Thanks for any help you can provide,


#38

Unfortunately a Dim D7 is caused by an erased bootloader and can only be fixed by JTAG or SWD. It can’t even be fixed by USB.

The lost keys, lost settings, and lost boot loader may be variations of this problem:

When some situation, it tends to be a low-power brown-out type of situation, occurs, it appears that certain flash sectors can be erased. Sometimes, it’s the sector that contains settings (like Wi-Fi settings or device keys), and sometimes it’s the boot loader.

When the boot loader gets erased, the only thing that happens is the blue D7 LED will light dimly, and it will not respond to other buttons. When this happens, we typically replace the device, though developers can typically fix it with JTAG/SWD programmer.

This has a tendency to occur on Electrons mainly because more of them operate on battery power. It can also occur on Photons. It has also been seen on a RedBear Duo. All of these devices have similar STM32F205 processors, however. It also is not specific to battery power, it can happen when using a power adapter as well, though much less frequently. Using old phone chargers with loose USB connectors is the most likely scenario for powered devices.

Also, it’s not simply running at a low voltage. The processor has protection for that, and we’ve tried running the devices at all voltage levels and can’t make the problem happen. It appears to be some combination of factors that is quite elusive.

For battery powered devices, the best workaround until the problem is solved is to make sure you don’t run until the power goes completely out.
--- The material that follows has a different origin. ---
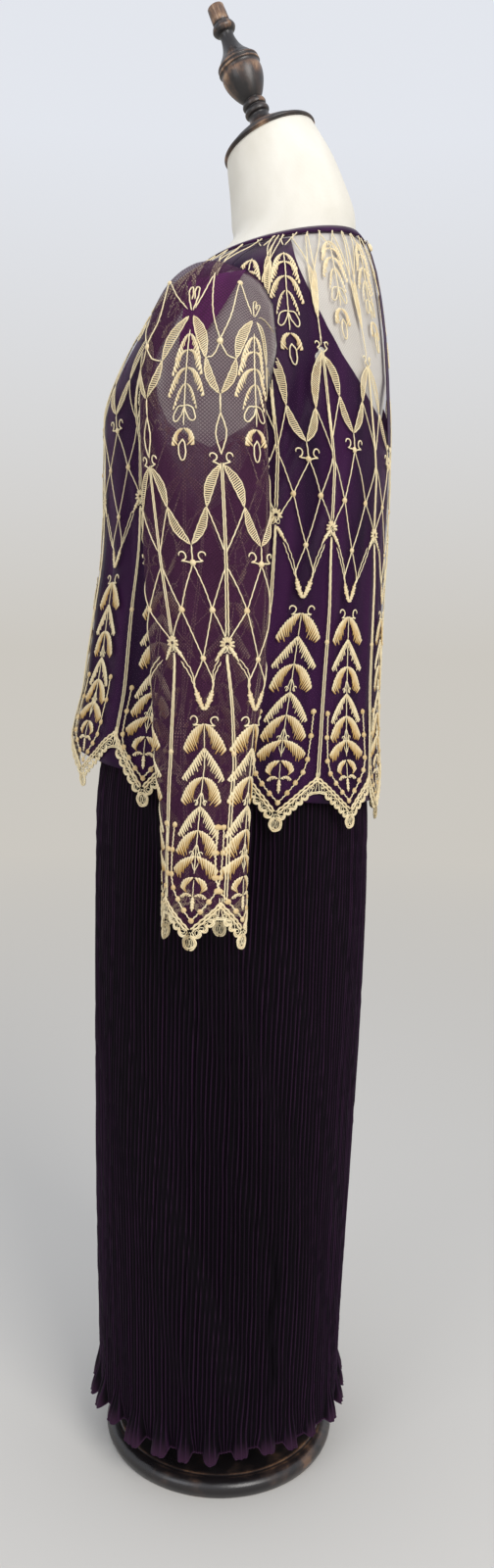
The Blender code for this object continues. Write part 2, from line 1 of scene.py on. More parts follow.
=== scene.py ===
# Skirt suit on a dress form: the looks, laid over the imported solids.
# Metres, +Z up, the front of the clothes faces -Y, the wearer's left is +X.

import math

import bpy
import numpy as np
from mathutils import Matrix, Vector


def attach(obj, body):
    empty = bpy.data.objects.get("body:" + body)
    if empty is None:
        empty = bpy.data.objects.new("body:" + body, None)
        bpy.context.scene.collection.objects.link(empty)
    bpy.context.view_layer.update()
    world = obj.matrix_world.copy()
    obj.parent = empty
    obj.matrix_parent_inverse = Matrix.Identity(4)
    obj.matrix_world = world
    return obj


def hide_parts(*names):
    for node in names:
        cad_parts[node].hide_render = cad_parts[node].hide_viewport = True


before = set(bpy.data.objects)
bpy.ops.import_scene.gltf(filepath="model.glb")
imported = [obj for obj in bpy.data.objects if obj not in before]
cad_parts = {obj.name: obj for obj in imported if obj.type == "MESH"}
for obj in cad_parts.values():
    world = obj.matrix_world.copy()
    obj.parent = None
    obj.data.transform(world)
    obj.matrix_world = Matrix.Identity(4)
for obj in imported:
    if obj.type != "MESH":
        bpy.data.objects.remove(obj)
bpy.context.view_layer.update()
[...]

Instead, use sleep modes to conserve power until sufficient power is available again.


#39

I have the same problem of a frozen Electron with the blue dim D7 LED. If I’m following all the posts, this has been an issue for over 1.5 years–please correct me if I’m wrong on that. My electron was working well (with the occasional need to reset) for a year. It was getting a clean power source 5.2v from a DC/DC buck converter that was in tern connected to a 12v generator battery that was connected a trickle charger. I don’t think the only reason is related to discharged batteries/brown outs, or it would be very easy to duplicate. Is it possible that it is the opposite problem related to static electricity. To confirm the only solution is to replace the electron?


#40

I use an inexpensive ST-LINK/V2 Mini SWD USB stick, about US$15 from Amazon but available elsewhere as well. That combined with the JTAG programming instructions will allow you to reprogram the device and usually get it working again,

But you do not have to do this; you can create a support ticket and after a little more troubleshooting to verify that’s indeed the problem you can get a replacement device.